For the first time in over a month we were on the move to a new place, taking a new passenger on the ride with us. Sol, Luisa’s niece, carries a radiant warmth with her that legitimizes the name bestowed upon her by her parents. Her hair freshly bleached an electric pink, her presence alongside us immediately upped our cool factor one hundred times. Best of all, Sol knew about our maniacal mission to spot a sloth. She was in. Walking up and down the beachside sendero (path), staring up and down the trunks and branches of teetering trees, Sol suddenly stopped us to inspect something far up in the sky. “Perizoso! Arriba, en la rana!” (Sloth! Up on the branch!) We stared at it for a minute, then a minute more. We zoomed in with our camera to get as a good a view as we could muster.

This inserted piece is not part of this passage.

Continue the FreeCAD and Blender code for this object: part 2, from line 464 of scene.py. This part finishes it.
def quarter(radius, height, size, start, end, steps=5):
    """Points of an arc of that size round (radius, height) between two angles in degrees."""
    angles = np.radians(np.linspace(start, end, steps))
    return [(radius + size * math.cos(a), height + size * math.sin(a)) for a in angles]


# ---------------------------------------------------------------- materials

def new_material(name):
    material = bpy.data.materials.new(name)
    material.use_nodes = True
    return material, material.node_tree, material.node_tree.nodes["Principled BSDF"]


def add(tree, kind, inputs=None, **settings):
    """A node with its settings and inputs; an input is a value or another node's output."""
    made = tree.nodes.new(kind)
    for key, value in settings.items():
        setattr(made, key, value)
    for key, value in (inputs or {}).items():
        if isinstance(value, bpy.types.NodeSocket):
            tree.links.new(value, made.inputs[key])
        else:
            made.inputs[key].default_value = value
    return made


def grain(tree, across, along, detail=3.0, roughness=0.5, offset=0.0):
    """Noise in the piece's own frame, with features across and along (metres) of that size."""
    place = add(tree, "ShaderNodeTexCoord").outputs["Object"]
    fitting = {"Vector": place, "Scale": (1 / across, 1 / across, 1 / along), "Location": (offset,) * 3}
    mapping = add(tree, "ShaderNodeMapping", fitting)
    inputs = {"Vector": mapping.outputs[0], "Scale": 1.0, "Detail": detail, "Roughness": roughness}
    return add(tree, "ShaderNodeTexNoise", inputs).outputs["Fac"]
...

It was motionless and brown and blended in quite unequivocally with the branch to the point where we three Goulets were pretty sure it was nothing. But Sol was convinced and her conviction was enough to convert our easily persuadable minds. “Yeah! It’s a sloth!” we apprehensively celebrated.
For as positive as we were now that we’d seen the sloth with our own two eyes, the climax of this kooky storyline didn’t pop with the sort of poignancy for which we’d prayed. Even a cop-out visit to a sloth sanctuary where we came face to face with the sleepy sucker left us unsatisfied. We had to find them in nature, ourselves!
After a couple of days partying at the traveler’s hostel haven Rocking J’s, we packed up and prepared for a push for our passage to Panama. But wait, it’s Dia de la Independencia! Okay – before bumbling to the border we hung around town for a few, tasting tantalizing treats at Evanita’s family bakery and capturing the procession of parading school students through the streets. Soon thereafter, we wandered to Panama’s post, only to face harsh rejection upon learning that a native revolt was blocking the bridge for our entrance to the new nation. Back to Puerto Viejo we went, delivery on our ever-duplicated destiny to double back to almost every place we’ve ever been on this journey to world’s end. Matilda, a friend we’d made back in San Juan del Sur, insistently invited us for a stay at the hostel she now mindfully manages.